Paul Winfield was arrested for possession of marijuana in his hotel room. (He claimed he had been sent it in the mail and was framed.) Thompson said the treatment of Winfield by the local police was "abominable" and that "I would never encourage a company to come to Natchez again." This comment upset the Natchez media who wrote articles critical of Thompson. Thompson retracted his comments about the town but maintained the police had shown prejudice towards Winfield.

Director J. Lee Thompson had problems with the synchronized musical direction. Another problem was the unfortunate timing of writer Robert B. Sherman's knee operation.

Roberta Flack sang "Freedom" but insisted on having a guitar backing to her recording. She later threatened to sue if the original cast album was released with a dominant orchestral backing. Although the album was recorded and printed, it was never released.

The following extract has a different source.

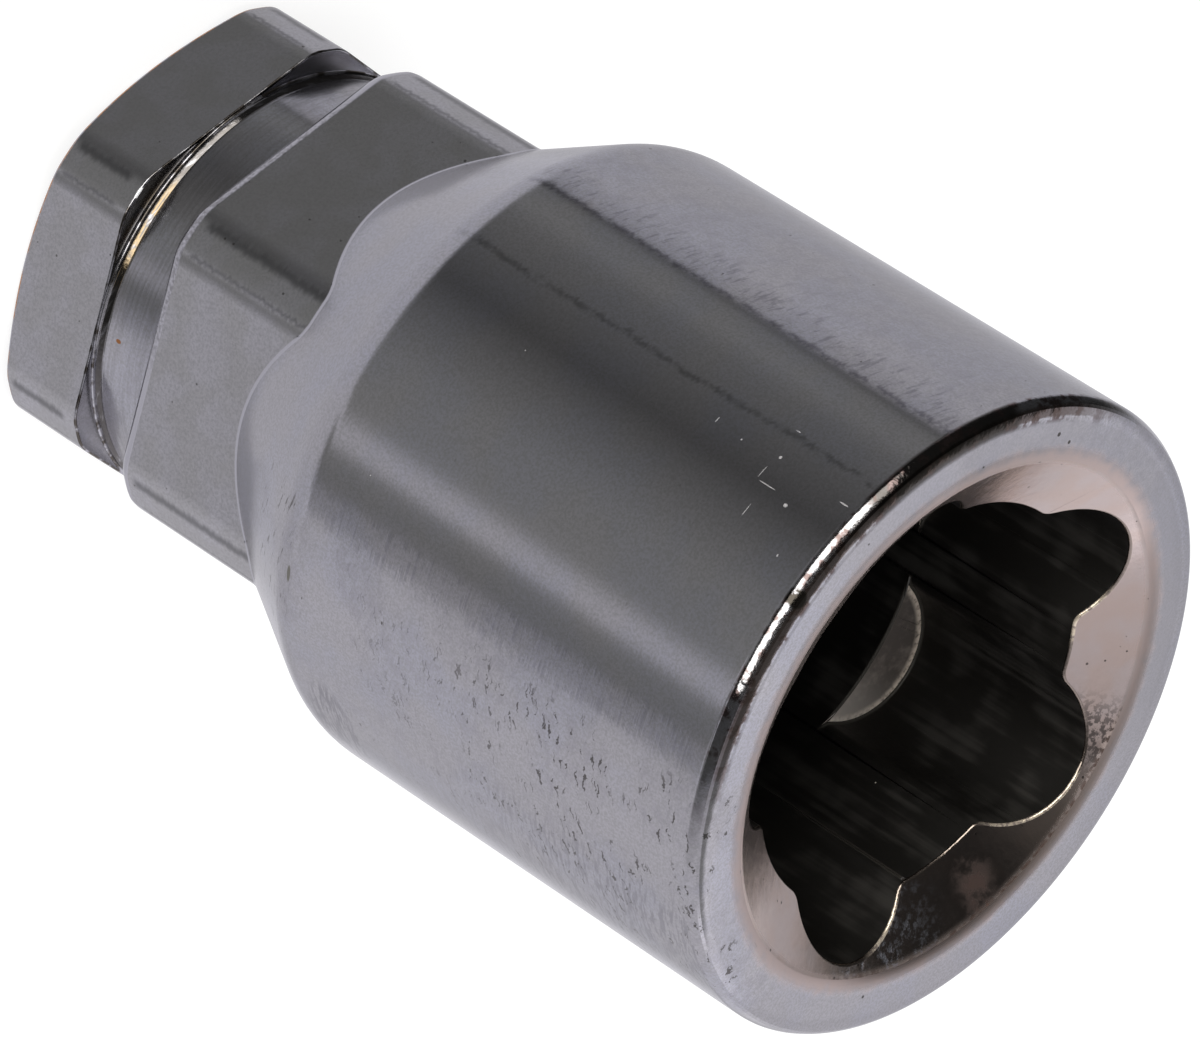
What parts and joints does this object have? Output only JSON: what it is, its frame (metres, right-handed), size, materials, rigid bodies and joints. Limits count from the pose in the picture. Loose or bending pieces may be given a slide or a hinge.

Despite these setbacks, the film still achieved some success and some of the film's songs, including "Freedom", are still considered classics.

==Songs==
The songs and score were written by the Sherman Brothers.
1. "Freedom". Sung by Roberta Flack (who did not approve of the musical arrangement and threatened a lawsuit if the original cast album were not remixed to her liking)
2. "Someday, Honey Darlin'". Sung by Paul Winfield
3. "Rotten Luck". Sung by Gary Merrill (the entire song was filmed sans-sync except for the final line of the song in which we see Merrill look back at the cabin and say, "And now my luck... It ain't so bad!")
4. "Cairo, Illinois". Sung by Jeff East and Paul Winfield
5. "A Rose In A Bible"
6. "Royalty!". Sung by Harvey Korman and David Wayne
7. "The Royal Nonesuch". Sung by Harvey Korman
8. "What's Right, What's Wrong?" Sung by Jeff East
9. "Into His Hands". Sung by Harvey Korman

==Reception==
The Los Angeles Times called it "hardly unpleasant but it is surprisingly dull." The New York Times called it "a lavish bore".